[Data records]
══════════════════════════════

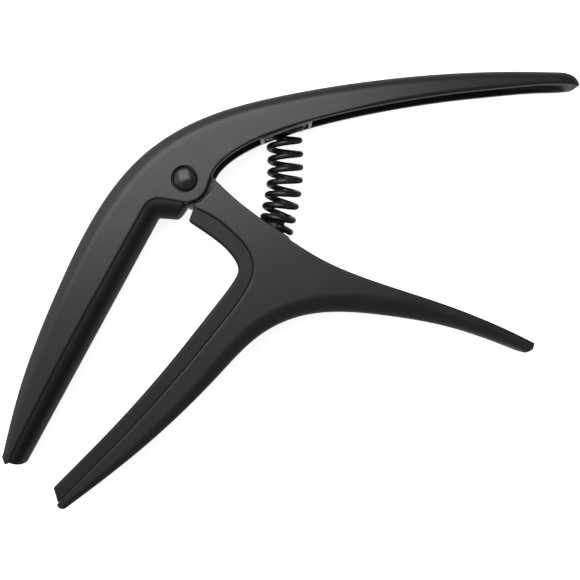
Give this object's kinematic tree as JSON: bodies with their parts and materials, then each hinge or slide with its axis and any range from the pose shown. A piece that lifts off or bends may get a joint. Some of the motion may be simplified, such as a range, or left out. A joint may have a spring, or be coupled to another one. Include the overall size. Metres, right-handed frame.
{
  "type": "guitar capo",
  "caption": "Spring clamp capo: two curved levers on one pivot, a straight and a curved rubber pad, and a compression spring that closes the jaws.",
  "frame": {"origin": "on the pivot axis, in the plane of the side that rests on the table", "axes": "+Z along the pivot axis, up from the table; +X from the pivot along the handles; +Y towards the upper lever's back"},
  "size_m": [0.1285, 0.0969, 0.015],
  "materials": {
    "coated_alloy": "satin black powder coat on die-cast alloy",
    "pad_rubber": "matt moulded silicone rubber",
    "spring_steel": "gloss black oxide over spring wire",
    "black_steel": "blackened steel, semi-gloss",
    "bare_alloy": "bare die-cast alloy, worn bright on its edges",
    "bearing_bronze": "plain sintered bronze",
    "washer_steel": "zinc-plated steel"
  },
  "bodies": {
    "upper": {"upper_lever": "coated_alloy", "fretboard_pad": "pad_rubber", "spring_seat": "bare_alloy", "main_spring": "spring_steel", "pivot_pin": "black_steel", "pivot_cap": "black_steel"},
    "lower": {"lower_lever": "coated_alloy", "neck_pad": "pad_rubber", "spring_post": "black_steel", "hub_bush": "bearing_bronze", "washer_front": "washer_steel", "washer_rear": "washer_steel"}
  },
  "joints": [
    {"name": "jaw_pivot", "type": "hinge", "parent": "upper", "child": "lower", "pos_m": [0, 0, 0], "axis": [0, 0, 1], "range_deg": [0, 20], "stiffness_Nm_per_rad": 8, "springref_deg": -3.44, "deforming": ["main_spring"]}
  ]
}
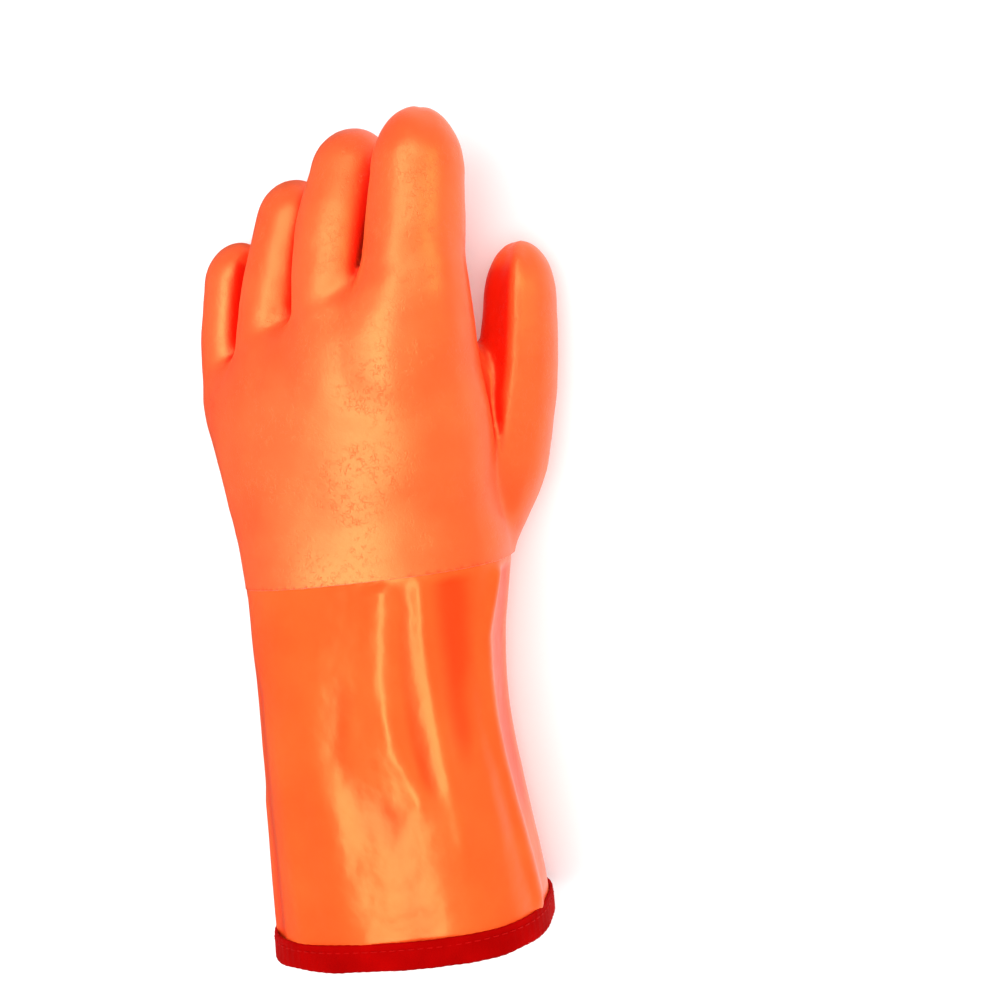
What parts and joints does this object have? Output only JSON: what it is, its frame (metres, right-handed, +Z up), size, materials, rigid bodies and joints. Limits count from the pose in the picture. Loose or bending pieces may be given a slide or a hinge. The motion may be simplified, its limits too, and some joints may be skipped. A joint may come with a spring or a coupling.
{
  "type": "pvc coated work glove",
  "caption": "Padded gauntlet work glove with a smooth matt coated hand, a glossy coated sleeve and a tape-bound rim, lying palm down on a surface.",
  "frame": {"origin": "on the surface, at the middle of the glove's footprint", "axes": "+Y from the sleeve's rim to the fingertips, +X to the thumb side, +Z up out of the surface; the palm faces down"},
  "size_m": [0.1424, 0.3002, 0.0774],
  "materials": {
    "hand_coat": "matt orange PVC coat with a fine grain",
    "gauntlet_coat": "glossy orange PVC coat over soft folds",
    "binding_tape": "red woven tape, sewn round the rim"
  },
  "bodies": {
    "root": {"hand": "hand_coat", "gauntlet": "gauntlet_coat", "edge_binding": "binding_tape"}
  },
  "joints": []
}
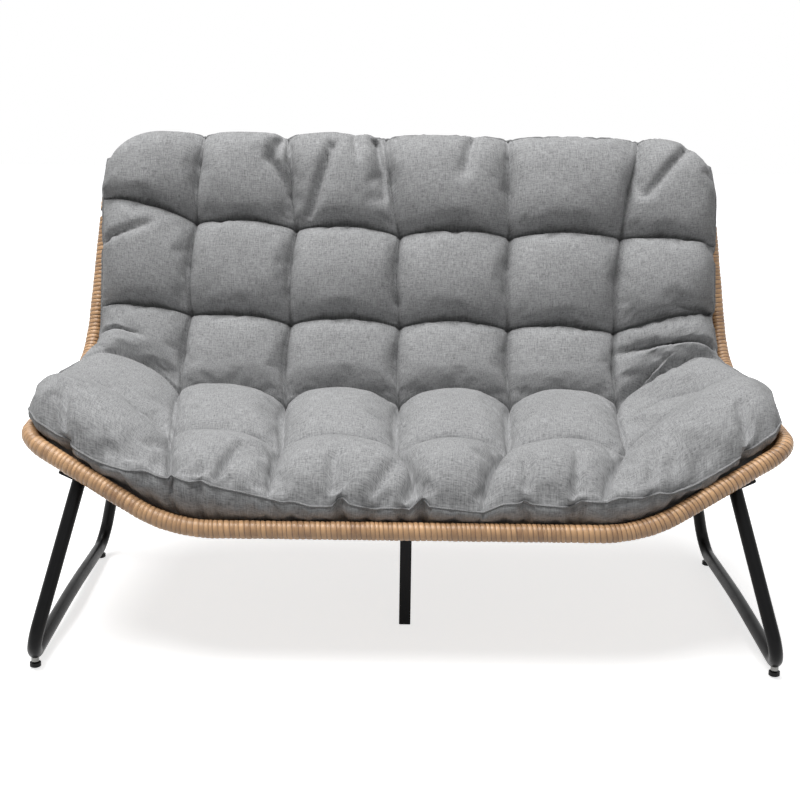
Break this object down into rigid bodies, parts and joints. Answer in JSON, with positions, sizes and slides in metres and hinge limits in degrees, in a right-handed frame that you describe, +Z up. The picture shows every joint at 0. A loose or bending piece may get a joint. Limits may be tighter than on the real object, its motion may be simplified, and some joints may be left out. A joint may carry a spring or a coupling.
{
  "type": "double papasan chair",
  "caption": "Double scoop chair: a tufted cushion in a woven bowl with a cane-wrapped rim, on steel sled legs.",
  "frame": {"origin": "on the floor, under the middle of the chair's overall box", "axes": "+X to the sitter's left, which is the right of the picture; +Y to the back; +Z up"},
  "size_m": [1.4016, 0.8765, 0.9092],
  "materials": {
    "cushion_cloth": "heathered grey linen-look weave over soft fill",
    "welt_cloth": "the same grey cloth sewn round a cord",
    "cane_wrap": "split cane wound round the rim, satin lacquer",
    "wicker": "woven flat cane, satin lacquer",
    "black_steel": "black powder coat, satin",
    "bolt_steel": "black oxide",
    "zinc_steel": "zinc plated",
    "black_plastic": "moulded black plastic"
  },
  "bodies": {
    "frame": {"rim_tube_lower": "black_steel", "rim_tube_upper": "black_steel", "rim_wrap_front": "cane_wrap", "rim_wrap_top": "cane_wrap", "rim_wrap_right": "cane_wrap", "rim_wrap_left": "cane_wrap", "wicker_skin": "wicker", "seat_crossbar_front": "black_steel", "seat_crossbar_middle": "black_steel", "seat_crossbar_rear": "black_steel", "back_crossbar_lower": "black_steel", "back_crossbar_upper": "black_steel", "stringer_right": "black_steel", "stringer_left": "black_steel", "leg_hoop_right": "black_steel", "leg_hoop_left": "black_steel", "foot_socket_front_left": "zinc_steel", "foot_socket_front_right": "zinc_steel", "foot_socket_rear_left": "zinc_steel", "foot_socket_rear_right": "zinc_steel", "leg_plate_front_right": "black_steel", "leg_plate_front_left": "black_steel", "leg_plate_rear_right": "black_steel", "leg_plate_rear_left": "black_steel", "centre_leg_plate": "black_steel", "centre_leg": "black_steel", "centre_leg_cap": "black_plastic", "plate_washers": "bolt_steel", "plate_bolts": "bolt_steel", "crossbar_nuts": "zinc_steel"},
    "seat_cushion": {"cushion": "cushion_cloth", "cushion_welt": "welt_cloth"},
    "foot_fl": {"foot_front_left": "black_plastic"},
    "foot_fr": {"foot_front_right": "black_plastic"},
    "foot_rl": {"foot_rear_left": "black_plastic"},
    "foot_rr": {"foot_rear_right": "black_plastic"}
  },
  "joints": [
    {"name": "cushion_lift", "type": "slide", "parent": "frame", "child": "seat_cushion", "axis": [0, -0.5, 0.866], "range_m": [0, 0.45]},
    {"name": "foot_level_front_left", "type": "slide", "parent": "frame", "child": "foot_fl", "axis": [0, 0, -1], "range_m": [0, 0.008]},
    {"name": "foot_level_front_right", "type": "slide", "parent": "frame", "child": "foot_fr", "axis": [0, 0, -1], "range_m": [0, 0.008]},
    {"name": "foot_level_rear_left", "type": "slide", "parent": "frame", "child": "foot_rl", "axis": [0, 0, -1], "range_m": [0, 0.008]},
    {"name": "foot_level_rear_right", "type": "slide", "parent": "frame", "child": "foot_rr", "axis": [0, 0, -1], "range_m": [0, 0.008]}
  ]
}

══════════════════════════════

EXERCISE AIM: Set all of the records down again, exactly as they stand.

RESPONSE TO THE TASK:
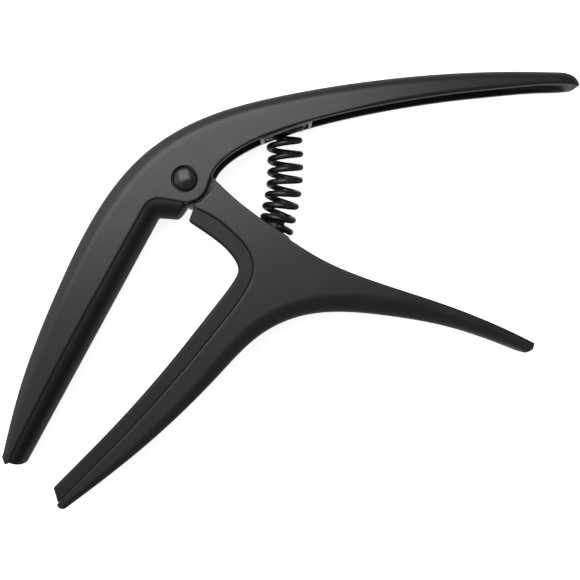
Give this object's kinematic tree as JSON: bodies with their parts and materials, then each hinge or slide with its axis and any range from the pose shown. A piece that lifts off or bends may get a joint. Some of the motion may be simplified, such as a range, or left out. A joint may have a spring, or be coupled to another one. Include the overall size. Metres, right-handed frame.
{
  "type": "guitar capo",
  "caption": "Spring clamp capo: two curved levers on one pivot, a straight and a curved rubber pad, and a compression spring that closes the jaws.",
  "frame": {"origin": "on the pivot axis, in the plane of the side that rests on the table", "axes": "+Z along the pivot axis, up from the table; +X from the pivot along the handles; +Y towards the upper lever's back"},
  "size_m": [0.1285, 0.0969, 0.015],
  "materials": {
    "coated_alloy": "satin black powder coat on die-cast alloy",
    "pad_rubber": "matt moulded silicone rubber",
    "spring_steel": "gloss black oxide over spring wire",
    "black_steel": "blackened steel, semi-gloss",
    "bare_alloy": "bare die-cast alloy, worn bright on its edges",
    "bearing_bronze": "plain sintered bronze",
    "washer_steel": "zinc-plated steel"
  },
  "bodies": {
    "upper": {"upper_lever": "coated_alloy", "fretboard_pad": "pad_rubber", "spring_seat": "bare_alloy", "main_spring": "spring_steel", "pivot_pin": "black_steel", "pivot_cap": "black_steel"},
    "lower": {"lower_lever": "coated_alloy", "neck_pad": "pad_rubber", "spring_post": "black_steel", "hub_bush": "bearing_bronze", "washer_front": "washer_steel", "washer_rear": "washer_steel"}
  },
  "joints": [
    {"name": "jaw_pivot", "type": "hinge", "parent": "upper", "child": "lower", "pos_m": [0, 0, 0], "axis": [0, 0, 1], "range_deg": [0, 20], "stiffness_Nm_per_rad": 8, "springref_deg": -3.44, "deforming": ["main_spring"]}
  ]
}
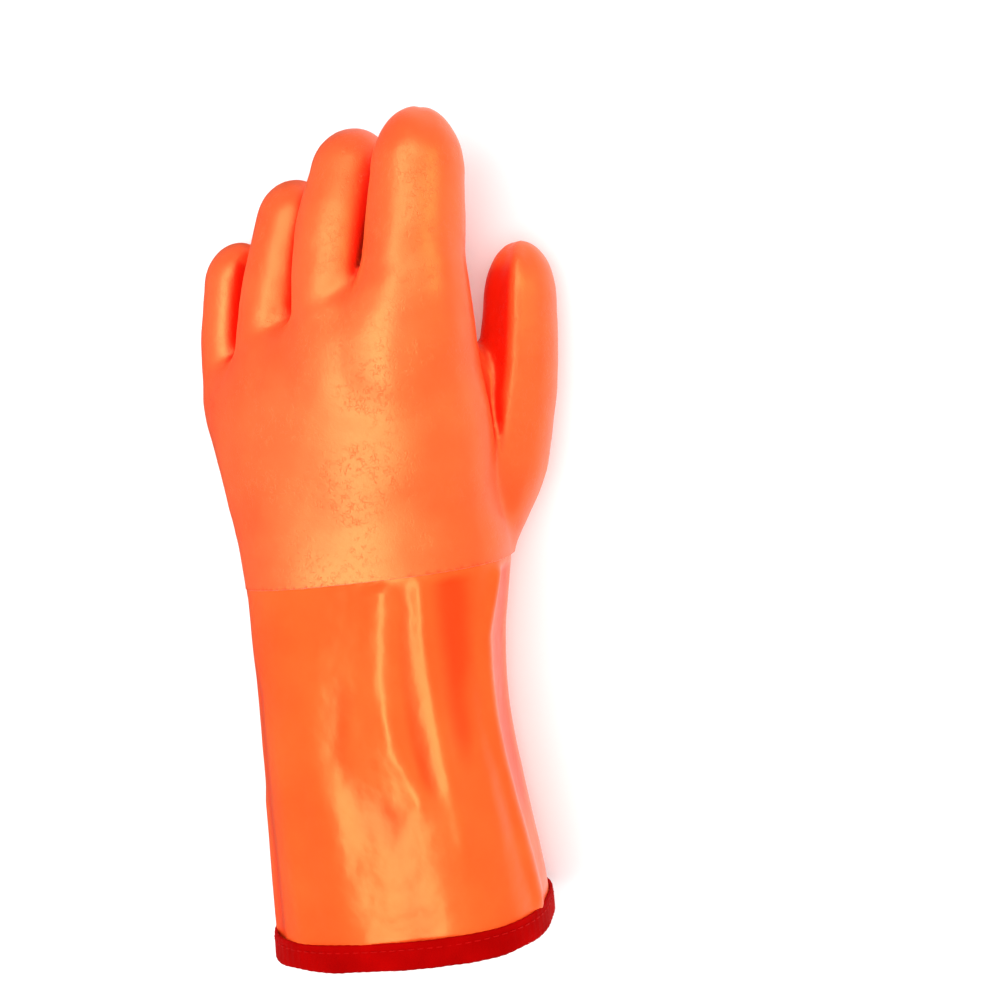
What parts and joints does this object have? Output only JSON: what it is, its frame (metres, right-handed, +Z up), size, materials, rigid bodies and joints. Limits count from the pose in the picture. Loose or bending pieces may be given a slide or a hinge. The motion may be simplified, its limits too, and some joints may be skipped. A joint may come with a spring or a coupling.
{
  "type": "pvc coated work glove",
  "caption": "Padded gauntlet work glove with a smooth matt coated hand, a glossy coated sleeve and a tape-bound rim, lying palm down on a surface.",
  "frame": {"origin": "on the surface, at the middle of the glove's footprint", "axes": "+Y from the sleeve's rim to the fingertips, +X to the thumb side, +Z up out of the surface; the palm faces down"},
  "size_m": [0.1424, 0.3002, 0.0774],
  "materials": {
    "hand_coat": "matt orange PVC coat with a fine grain",
    "gauntlet_coat": "glossy orange PVC coat over soft folds",
    "binding_tape": "red woven tape, sewn round the rim"
  },
  "bodies": {
    "root": {"hand": "hand_coat", "gauntlet": "gauntlet_coat", "edge_binding": "binding_tape"}
  },
  "joints": []
}
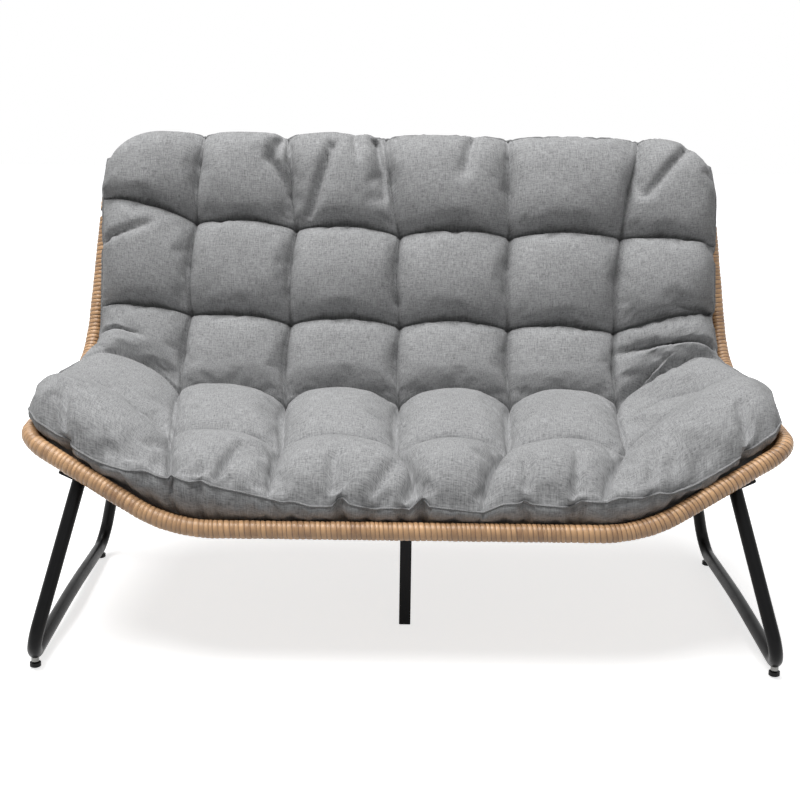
Break this object down into rigid bodies, parts and joints. Answer in JSON, with positions, sizes and slides in metres and hinge limits in degrees, in a right-handed frame that you describe, +Z up. The picture shows every joint at 0. A loose or bending piece may get a joint. Limits may be tighter than on the real object, its motion may be simplified, and some joints may be left out. A joint may carry a spring or a coupling.
{
  "type": "double papasan chair",
  "caption": "Double scoop chair: a tufted cushion in a woven bowl with a cane-wrapped rim, on steel sled legs.",
  "frame": {"origin": "on the floor, under the middle of the chair's overall box", "axes": "+X to the sitter's left, which is the right of the picture; +Y to the back; +Z up"},
  "size_m": [1.4016, 0.8765, 0.9092],
  "materials": {
    "cushion_cloth": "heathered grey linen-look weave over soft fill",
    "welt_cloth": "the same grey cloth sewn round a cord",
    "cane_wrap": "split cane wound round the rim, satin lacquer",
    "wicker": "woven flat cane, satin lacquer",
    "black_steel": "black powder coat, satin",
    "bolt_steel": "black oxide",
    "zinc_steel": "zinc plated",
    "black_plastic": "moulded black plastic"
  },
  "bodies": {
    "frame": {"rim_tube_lower": "black_steel", "rim_tube_upper": "black_steel", "rim_wrap_front": "cane_wrap", "rim_wrap_top": "cane_wrap", "rim_wrap_right": "cane_wrap", "rim_wrap_left": "cane_wrap", "wicker_skin": "wicker", "seat_crossbar_front": "black_steel", "seat_crossbar_middle": "black_steel", "seat_crossbar_rear": "black_steel", "back_crossbar_lower": "black_steel", "back_crossbar_upper": "black_steel", "stringer_right": "black_steel", "stringer_left": "black_steel", "leg_hoop_right": "black_steel", "leg_hoop_left": "black_steel", "foot_socket_front_left": "zinc_steel", "foot_socket_front_right": "zinc_steel", "foot_socket_rear_left": "zinc_steel", "foot_socket_rear_right": "zinc_steel", "leg_plate_front_right": "black_steel", "leg_plate_front_left": "black_steel", "leg_plate_rear_right": "black_steel", "leg_plate_rear_left": "black_steel", "centre_leg_plate": "black_steel", "centre_leg": "black_steel", "centre_leg_cap": "black_plastic", "plate_washers": "bolt_steel", "plate_bolts": "bolt_steel", "crossbar_nuts": "zinc_steel"},
    "seat_cushion": {"cushion": "cushion_cloth", "cushion_welt": "welt_cloth"},
    "foot_fl": {"foot_front_left": "black_plastic"},
    "foot_fr": {"foot_front_right": "black_plastic"},
    "foot_rl": {"foot_rear_left": "black_plastic"},
    "foot_rr": {"foot_rear_right": "black_plastic"}
  },
  "joints": [
    {"name": "cushion_lift", "type": "slide", "parent": "frame", "child": "seat_cushion", "axis": [0, -0.5, 0.866], "range_m": [0, 0.45]},
    {"name": "foot_level_front_left", "type": "slide", "parent": "frame", "child": "foot_fl", "axis": [0, 0, -1], "range_m": [0, 0.008]},
    {"name": "foot_level_front_right", "type": "slide", "parent": "frame", "child": "foot_fr", "axis": [0, 0, -1], "range_m": [0, 0.008]},
    {"name": "foot_level_rear_left", "type": "slide", "parent": "frame", "child": "foot_rl", "axis": [0, 0, -1], "range_m": [0, 0.008]},
    {"name": "foot_level_rear_right", "type": "slide", "parent": "frame", "child": "foot_rr", "axis": [0, 0, -1], "range_m": [0, 0.008]}
  ]
}